📷 University of Toronto
Journalist: Jeryn Anthonypillai
Jeryn: Hello, and welcome to SciSection. My name is Jeryn Anthonypillai and I'm a journalist for SciSection radio show broadcast on the CFMU 93.3 FM radio station. We are here today with Dr. Andreas Moshovos, a professor for electrical and computer engineering at the University of Toronto. Thanks so much for joining us today.
Dr. Andreas Moshovos: My pleasure. Thanks for inviting me.
Jeryn: So to begin, would you like to give a quick introduction of yourself, like an overview of your academic background and maybe your interests?
Dr. Andreas Moshovos: Okay. Yeah, let's start with the academic background. So I studied in Greece. I did my undergraduate studies there and my masters in computer science, in around 92. I moved to the USA at NYU, where I started studying for my Ph.D. there. I stayed there for one year, and then I moved to the University of Wisconsin, Madison, where I finished my Ph.D. at the end of 98. And all of these have been in computer science. I started teaching at Northwestern University in Evanston Illinois in the US, but whatever reason I want a more European environment. So we decided to give Canada a try. So I've been lucky enough to be offered a position here at the University of Toronto. It was a great opportunity. So I jumped on that. So since 2000, I've been here at the University of Toronto, it's in computer design at the electrical and computer engineering department.
Jeryn: That's great. And currently, you're serving as a director for the national science and engineering research council and computing hardware for emerging intelligence, sensing applications. Do you want to talk about this council's goal and what you guys do?
Dr. Andreas Moshovos: Yeah, so the type of work that I've been working on is how can we design machines that can execute applications better? And what I mean by that, it might be a machine that gives you more capabilities, you know, think about the graphics that a machine could have back in the early nineties, where you could barely see pixels moving.

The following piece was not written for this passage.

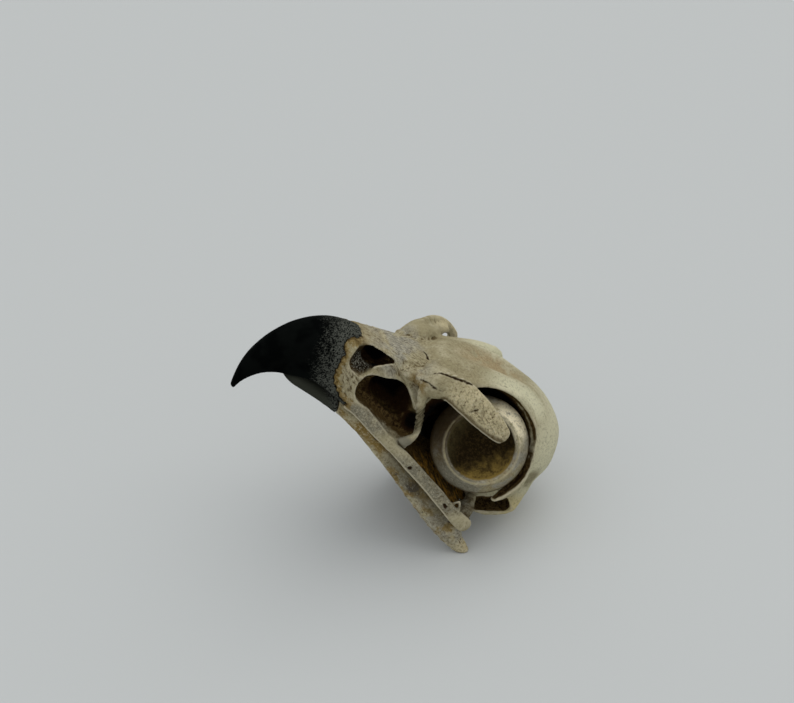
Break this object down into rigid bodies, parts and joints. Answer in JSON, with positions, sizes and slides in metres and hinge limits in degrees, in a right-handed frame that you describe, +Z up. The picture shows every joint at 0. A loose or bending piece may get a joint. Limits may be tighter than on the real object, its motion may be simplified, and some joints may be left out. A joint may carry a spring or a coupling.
{
  "type": "hawk skull",
  "caption": "Life-size skull of a large hawk with black hooked bill sheaths, eye rings and closed lower jaw, lying tilted back on its jaw ends and braincase.",
  "frame": {"origin": "on the surface the skull lies on, below the middle of the box round it", "axes": "+Z up, the bill points to -X and slopes up, the bird's left side faces -Y"},
  "size_m": [0.0773, 0.0431, 0.0583],
  "materials": {
    "skull_bone": "dry matte bone, cream to khaki with brown staining in the recesses",
    "jaw_bone": "dry matte bone, yellower, with ochre stains and grey mottling",
    "ring_bone": "thin grey-beige bone, brown in the dish",
    "bill_horn": "near-black horn, semi-gloss at the tip and stippled dark grey towards its edge"
  },
  "bodies": {
    "root": {"braincase": "skull_bone", "upper_jaw": "skull_bone", "bill_upper": "bill_horn", "bill_lower": "bill_horn", "mandible": "jaw_bone", "lacrimal_left": "skull_bone", "lacrimal_right": "skull_bone", "jugal_left": "skull_bone", "jugal_right": "skull_bone", "quadrate_left": "skull_bone", "quadrate_right": "skull_bone", "pterygoid_left": "skull_bone", "pterygoid_right": "skull_bone", "palatine_left": "skull_bone", "palatine_right": "skull_bone", "sclerotic_ring_left": "ring_bone", "sclerotic_ring_right": "ring_bone"}
  },
  "joints": []
}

Let's say very simple things to compare to the graphics you see today. So my career has been about the hardware mechanisms that go into enable all the very creative people that write software, which is the most important thing to be able to deliver more through the software by providing more capable sense. In the beginning, this was about performance only as a desktop for machines, lately in the past two decades, been performance per watt, which allows you to take this computing power and move it into edge devices. Things that you can put on your hand or not in order to optimize them as seen and to give, provide more capability. It has always been the case that if you target a specific application or a specific class of application, you can probably build a machine that's extremely, extremely powerful. That's why, for example, your systems today, you have CPU's, which are the central processing unit that are very good at doing general-purpose computing like Microsoft Word, or do your browser. But then if you go into graphics, you have these super-specialized machines that are for graphics processing the GPU, right? And pretty much every machine today has both. Machine learning has emerged as one application category that's basically has taken everything by storm. Whereas in the past you would have to program into a machine, all possible scenarios that ever occurred so that you can make it do something you want with machine learning. You have at least the impression that it actually learns, right. It can learn how to do that without actually you program every single scenario. So I was lucky enough to be at the University of Toronto and see a lot of innovations happening in my city. Learning early on. It seemed to me that this was a domain for which we can actually try to build very, very specialized machines that will allow you to take these applications and use them anywhere and for anything.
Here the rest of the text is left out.